The solution, he believes, is not for the government to try to pop the bubble, but to build more public dwellings, as in Hong Kong. Nearly half of Hong Kong's population lives in subsidized homes.

The other key to reducing inequality, he said, is reforming China's residential registration system, or hukou. Under this system, people who lack the right hukou are shut out from public benefits such as education, welfare, and housing.

"With housing it's like you still need a meal ticket," Summer said. "If you don't have a hukou, you can't buy a house... If China is to be balanced and harmonious, there should be more people like me — fewer rich, fewer poor."

It seems that Beijing may agree. Li Keqiang, China's premier, has said that increased urbanization — and perhaps hukou reform — is needed to address China's huge income divide between cities and the countryside.

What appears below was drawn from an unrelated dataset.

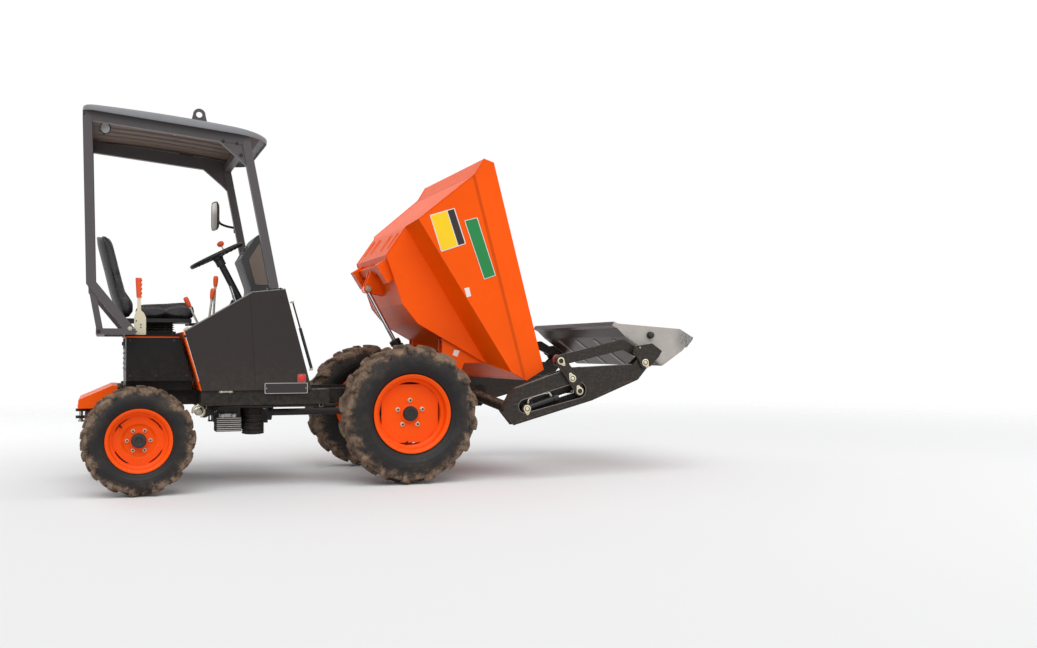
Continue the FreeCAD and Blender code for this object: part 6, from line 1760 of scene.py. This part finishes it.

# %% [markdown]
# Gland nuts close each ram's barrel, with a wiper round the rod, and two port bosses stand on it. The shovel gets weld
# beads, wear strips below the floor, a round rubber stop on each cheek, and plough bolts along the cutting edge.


"This must be the urgent focus for the government, the hukou reform," Summer said. "Optimists say, 'There are still 800 million peasants. The next economic miracle will be by these people.'"

Of course, it's not just another economic miracle that middle-class Chinese like Summer are hoping for. As China shifts to a more urban, prosperous society, he said, political transformation is bound to happen.

"Give it 20 years and China will have a huge change," he said. "We all watch Hollywood movies, we have the same views as Americans. When we enter the government there will be big changes."